Windows checks failing, but testing = ok

jamesbjamesb
Hello



Install verison, Professional Edition



Been working for about 1-2 months. Today I had to add some more devices and monitors, taking my count from 74 to 96 monitors.



All of a sudden all my windows checks fail, accross the board, some have come back up but most windows checks are now red. If you "test" the windows health monitor it returns status ok, however it still is showing down on hosts.



I have restarted the machine 2 times, increased the memory by 1gb (now 4 in total) the memory usage of the service "Monitoring_thread2.exe" is grabbing up to 1.9gb of memory every time its runs, then just drops off.



Some of the error message presented on the alert page



"Not enough storage is available to complete this operation" - I have 31gb of hard drive space on the machine and should have a spare 1gb of memory now



"The RPC server is unavailable" yet test returns ok, and ping and bandwidth monitoring are fine.



"The authentication service is unknown" same as above test returns ok.



Another message not related to windows check is a bandwidth checker that has been working fine "The method "_addr_loopback" is not supported by this Transport Domain"



This machine is 4cores, 4gb of memory and windows 2008 standard R2 64 and only runs this software (minus 2am when it does something else for an hour)



As i have been writing this out, all the windows checks are failing again, I run a second server monitoring tool that is reporting everything is fine, could i get some assistance as to what might be causing this

Comments

  • jamesbjamesb
    OK update progress, Because i need this working i deleted a number of hosts, I am now only looking at around 20 machines with a total of 83 monitors and my windows hosts have all come back up



    Could you confirm if this is a resource issue of the machine? anything over 85 monitors, I can not find a min spec on the website
  • AdministratorAdministrator
    Hello,



    What version are you running? Can you provide a debug as well?
  • jamesbjamesb
    8.8.11



    To give you some more details, I pushed the monitors up to 95 and 5 of the windowshealths started to fail again. I deleted one host (with a windowshealth check) and now I am back to all green. Seems I have hit a limit at 93.



    I will try and get some logs from a debug
  • AdministratorAdministrator
    1.9GB RAM is not a abnormal for the Monitoring_Thread2.exe - if you'd like to lower that then simply configure it to run in half speed mode which still wil be more than sufficient for your setup.

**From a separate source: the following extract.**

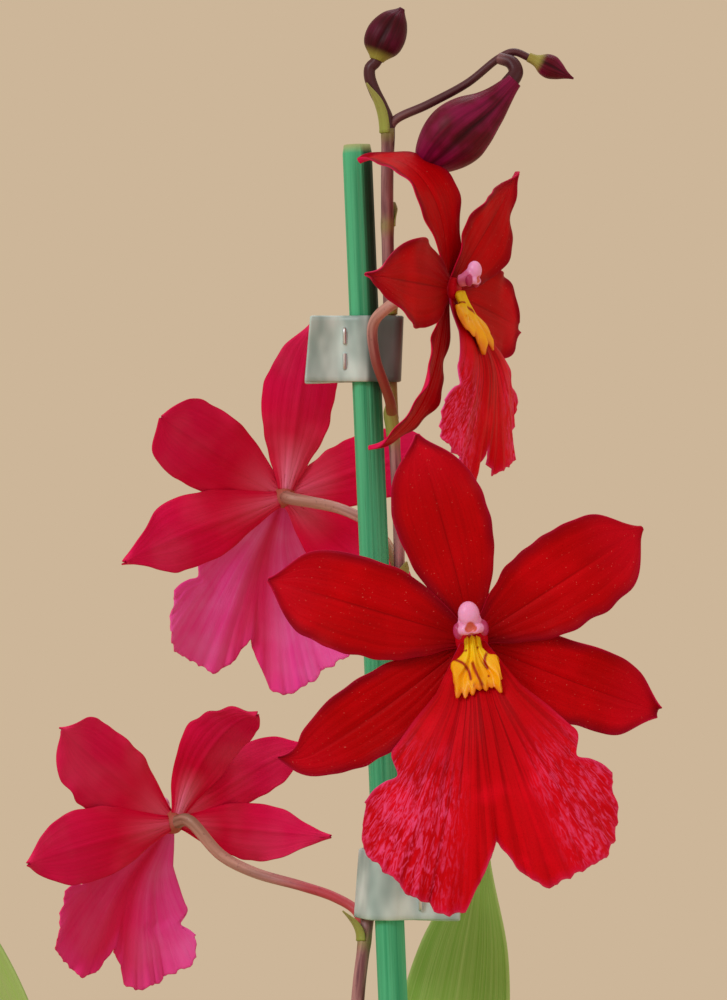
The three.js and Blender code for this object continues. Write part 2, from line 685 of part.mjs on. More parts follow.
// The stem with its nodes, bracts, bud stalks and the stalk of each bloom
function stem(line, blooms) {
  const pieces = [tube(line, (t) => profile(STEM_RADIUS, t), 7, 30)];
  for (const { line: points, from, to } of BRANCHES) {
    pieces.push(tube(curveOf(points), (t) => mix(from, to, t), 6, 6));
  }
  BLOOMS.forEach(({ stalk }, k) => {
    const behind = (z) => blooms[k].localToWorld(vec([0, 0, z])).toArray();
    const points = [...stalk, behind(-5), behind(-HEART_RADIUS * 0.75 - GAP)];
    pieces.push(tube(curveOf(points), (t) => mix(0.8, 1.1, t ** 2), 6, 8));
  });
  for (const row of BRACTS) pieces.push(bract(line, row));
  return joined(pieces);
}

// The points of a circle
const ring = (centre, radius, count) =>
  Array.from({ length: count }, (_, k) => {
    const turn = (2 * Math.PI * k) / count;
    return new THREE.Vector2(centre.x + radius * Math.cos(turn), centre.y + radius * Math.sin(turn));
  });

// The convex outline round points, anticlockwise
function hull(points) {
  const sorted = [...points].sort((a, b) => a.x - b.x || a.y - b.y);
  const turnsRight = (a, b, c) => (b.x - a.x) * (c.y - a.y) - (b.y - a.y) * (c.x - a.x) <= 1e-9;
  const half = (list) => {
    const kept = [];
    for (const p of list) {
      while (kept.length > 1 && turnsRight(kept.at(-2), kept.at(-1), p)) kept.pop();
      kept.push(p);
    }
    return kept.slice(0, -1);
  };
  return [...half(sorted), ...half(sorted.reverse())];
}

// How far in front of the stake's middle a tie's tail lies
const TAIL_DEPTH = -STAKE.radius * 0.62;

// A tie: a strap bent round the stake and the stem, with its two ends stapled in a flat tail.
// It is an extruded outline, and it leaves room for both over its whole height.
function tie({ z, side, tail: long }, stemLine) {
  const reach = STAKE.radius * 1.06 + GAP;
  const levels = [z - TIE.height / 2, z, z + TIE.height / 2];
  const outline = (spare) => hull(levels.flatMap((level) => {
    const pole = stakeAt(level);
    const held = stemAt(stemLine, level);
    return [
      ...ring(new THREE.Vector2(pole.x, pole.y), reach + spare, 14),
      ...ring(new THREE.Vector2(held.x, held.y), held.radius + GAP + spare, 10),
    ];
  }));
  const shape = new THREE.Shape(outline(TIE.ply));
  shape.holes.push(new THREE.Path(outline(0)));
  const strap = new THREE.ExtrudeGeometry(shape, { depth: TIE.height, bevelEnabled: false });
  const pole = stakeAt(z);
  const start = reach + 0.4;
  const tail = new THREE.BoxGeometry(long, 2 * TIE.ply, TIE.height);
  tail.translate(pole.x + side * (start + long / 2), TAIL_DEPTH, TIE.height / 2);
  return joined([solidOf(strap), solidOf(tail)]).translate([0, 0, z - TIE.height / 2]);
}

// A staple through a tie's tail: a wire with its back on one side and its legs bent on the other
function staple({ z, side, away, face }, extra = 0) {
  const pole = stakeAt(z);
  const x = pole.x + side * (STAKE.radius + away);
  const y = TAIL_DEPTH;
  const out = face * (TIE.ply + STAPLE.wire + 0.1);
  const top = STAPLE.height / 2;
  const wire = [
    [x, y - out, z + top - STAPLE.leg],
    [x, y - out, z + top - 0.4],
    [x, y - out * 0.7, z + top],
    [x, y + out * 0.7, z + top],
    [x, y + out, z + top - 0.4],
    [x, y + out, z - top + 0.4],
    [x, y + out * 0.7, z - top],
    [x, y - out * 0.7, z - top],
    [x, y - out, z - top + 0.4],
    [x, y - out, z - top + STAPLE.leg],
  ];
  return tube(curveOf(wire), () => STAPLE.wire + extra, 4, 14);
}

// side is -1 for a tail to the left and tail its length. away is the staple's distance from the
// stake, and face is 1 where its bent legs are at the front.
const TIES = [
  { name: "upper", z: 413.8, side: -1, tail: 6, away: 0.9, face: 1 },
  { name: "lower", z: 326, side: 1, tail: 8.5, away: 3, face: -1 },
];

// The bark: a filled body with chips lying on its top, and a plain hole for all that stands in it
function bark(holes) {
  const bottom = POT.floor + GAP;
  const cone = (top) => {
    const radiusAt = (z) => {
      const share = z / POT.height;
      return mix(POT.footRadius, POT.rimRadius - POT.bandStep, share) - POT.wall - GAP;
    };
    const shape = new THREE.CylinderGeometry(
      radiusAt(top),
      radiusAt(bottom),
      top - bottom,
      POT.sides,
    );
    return solidOf(shape.rotateX(Math.PI / 2).translate(0, 0, (top + bottom) / 2));
  };
  const random = seeded(7);
  const chips = [];
  for (let k = 0; k < BARK.chips; k++) {
    const away = Math.sqrt((k + 0.5) / BARK.chips) * (POT.footRadius + 4);
    const turn = k * 2.39996;
    const [long, broad, deep] = BARK.chipSize.map((size) => size * mix(0.75, 1.15, random()));
    const chip = new THREE.BoxGeometry(long, broad, deep);
    const corners = chip.attributes.position;
    for (let c = 0; c < corners.count; c++) {
      const shrink = corners.getZ(c) > 0 ? 0.8 : 1;
      corners.setXY(c, corners.getX(c) * shrink, corners.getY(c) * shrink);
    }
    chip.rotateX(rad(mix(-14, 14, random())));
    chip.rotateY(rad(mix(-16, 16, random())));
    chip.rotateZ(rad(360 * random()));
    chip.translate(away * Math.cos(turn), away * Math.sin(turn), BARK.top + mix(-1, 1.6, random()));
    chips.push(solidOf(chip));
  }
  const rough = joined([cone(BARK.top), ...chips]).intersect(cone(BARK.top + 8));
  return holes.reduce((body, hole) => body.subtract(hole), rough);
}

// Assembly
const orchid = new THREE.Group();

const blooms = BLOOMS.map(bloom);
orchid.add(...blooms);

const stemLine = curveOf(STEM_PATH);
const flowerStem = stem(stemLine, blooms);
orchid.add(meshOf("flower_stem", flowerStem, STEM_PURPLE));
for (const row of BUDS) orchid.add(meshOf(row.name, bud(row), BUD_PURPLE));

const fatRhizome = rhizome(GAP);
orchid.add(meshOf("rhizome_roots", rhizome(), ROOT_GREY));
for (const row of BULBS) {
  orchid.add(meshOf(row.name, bulb(row).subtract(fatRhizome), BULB_GREEN));
}
for (const row of LEAVES) orchid.add(meshOf(row.name, leaf(row), LEAF_GREEN));

orchid.add(meshOf("stake", stake(), STAKE_GREEN));
for (const row of TIES) {
  const strap = tie(row, stemLine).subtract(staple(row, GAP));
  orchid.add(meshOf(`${row.name}_tie`, strap, TIE_GREY));
  orchid.add(meshOf(`${row.name}_staple`, staple(row), WIRE));
}

const stemFoot = tube(curveOf([[-5, -19.5, 92.9], ...STEM_PATH.slice(1, 3)]), () => 2.7 + GAP, 7, 4);
const holes = [
  fatRhizome,
  stake(GAP),
  stemFoot,
  ...BULBS.map((row) => bulb(row, GAP)),
  ...LEAVES.filter(({ shape }) => shape === SHEATH_SHAPE).map(leafHole),
];
orchid.add(meshOf("bark", bark(holes), BARK_BROWN));
orchid.add(meshOf("pot", pot(), POT_GREY));

export default orchid;
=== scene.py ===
"""A potted orchid in bloom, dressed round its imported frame.

Sizes are in millimetres until a mesh is made. +Z is up, and the plant is seen from -Y.
A surface takes s, from -1 to 1 across, and t, from 0 to 1 along, as the part's source does.
"""

from __future__ import annotations

import logging
import math
import sys
from collections.abc import Callable, Sequence
from dataclasses import dataclass, field
from enum import Enum
from typing import Any

import bpy
import numpy as np
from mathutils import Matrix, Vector

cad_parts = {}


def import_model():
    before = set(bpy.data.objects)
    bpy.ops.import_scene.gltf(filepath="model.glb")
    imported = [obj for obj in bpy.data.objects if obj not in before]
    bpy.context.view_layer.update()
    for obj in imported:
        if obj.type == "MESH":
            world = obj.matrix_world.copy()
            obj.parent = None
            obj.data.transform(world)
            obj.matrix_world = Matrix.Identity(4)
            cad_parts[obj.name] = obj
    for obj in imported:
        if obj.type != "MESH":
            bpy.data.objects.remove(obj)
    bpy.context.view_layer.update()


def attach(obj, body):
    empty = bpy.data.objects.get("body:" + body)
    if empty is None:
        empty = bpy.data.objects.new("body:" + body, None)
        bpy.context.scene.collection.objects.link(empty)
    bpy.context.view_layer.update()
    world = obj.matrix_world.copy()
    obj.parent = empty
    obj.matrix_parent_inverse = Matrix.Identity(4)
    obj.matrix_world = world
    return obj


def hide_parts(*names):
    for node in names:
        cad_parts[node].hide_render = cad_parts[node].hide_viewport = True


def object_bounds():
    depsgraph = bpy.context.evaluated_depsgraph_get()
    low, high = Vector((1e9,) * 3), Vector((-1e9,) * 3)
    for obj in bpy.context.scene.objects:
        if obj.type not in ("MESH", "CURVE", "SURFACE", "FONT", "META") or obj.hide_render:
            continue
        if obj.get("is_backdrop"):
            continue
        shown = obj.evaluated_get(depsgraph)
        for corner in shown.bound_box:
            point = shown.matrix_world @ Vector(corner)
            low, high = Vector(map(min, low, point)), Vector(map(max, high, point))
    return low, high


log = logging.getLogger("orchid")

MM = 0.001
BODY = "root"

Array = np.ndarray
Colour = tuple[int, int, int]
Surface = Callable[[Array, Array], Array]
Placing = Callable[[Array], Array]
Marks = dict[str, Surface]
Point = tuple[float, float, float]
Path = tuple[Point, ...]


# Shape maths


def profile(heights: Sequence[float], t: Array | float) -> Array:
    """A smooth line through evenly spaced heights.

    Args:
        heights: The values that the line runs through.
        t: Where to read it, from 0 to 1.

    Returns:
        The line's value at each t.
    """
    values = np.asarray(heights, float)
    last = len(values) - 1
    x = np.clip(t, 0.0, 1.0) * last
    i = np.minimum(np.floor(x).astype(int), last - 1)
    f = x - i

    def h(k: Array) -> Array:
        """The height of row k, held at both ends."""
        return values[np.clip(k, 0, last)]

    def rise(k: Array) -> Array:
        """The slope at row k."""
        return (h(k + 1) - h(k - 1)) / 2

    f2, f3 = f * f, f * f * f
    start = (2 * f3 - 3 * f2 + 1) * h(i) + (f3 - 2 * f2 + f) * rise(i)
    return start + (3 * f2 - 2 * f3) * h(i + 1) + (f3 - f2) * rise(i + 1)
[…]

    In respect to the errors:



    "Not enough storage is available to complete this operation" this is a windows kernel error and not related to the actual storage available on the hard drive



    "rpc server unavailable" is a Windows security issue. Following article might help: http://wiki.serverscheck.com/index.php/Windows_Errors



    Same applies to "The authentication service is unknown"



    if the TEST SETTINGS works fine then it most probably is the result of incorrect settings of the ServersCheck Monitoring service. See the service account settings instructions: http://wiki.serverscheck.com/index.php/Configuring_Service_for_Windows_Checks



    "The method "_addr_loopback" is not supported by this Transport Domain" => this indicates a problem with communicating with your remote system over the SNMP protocol with the remote host not supporting it or an issue with a firewall in between blocking the UDP communications


This discussion has been closed.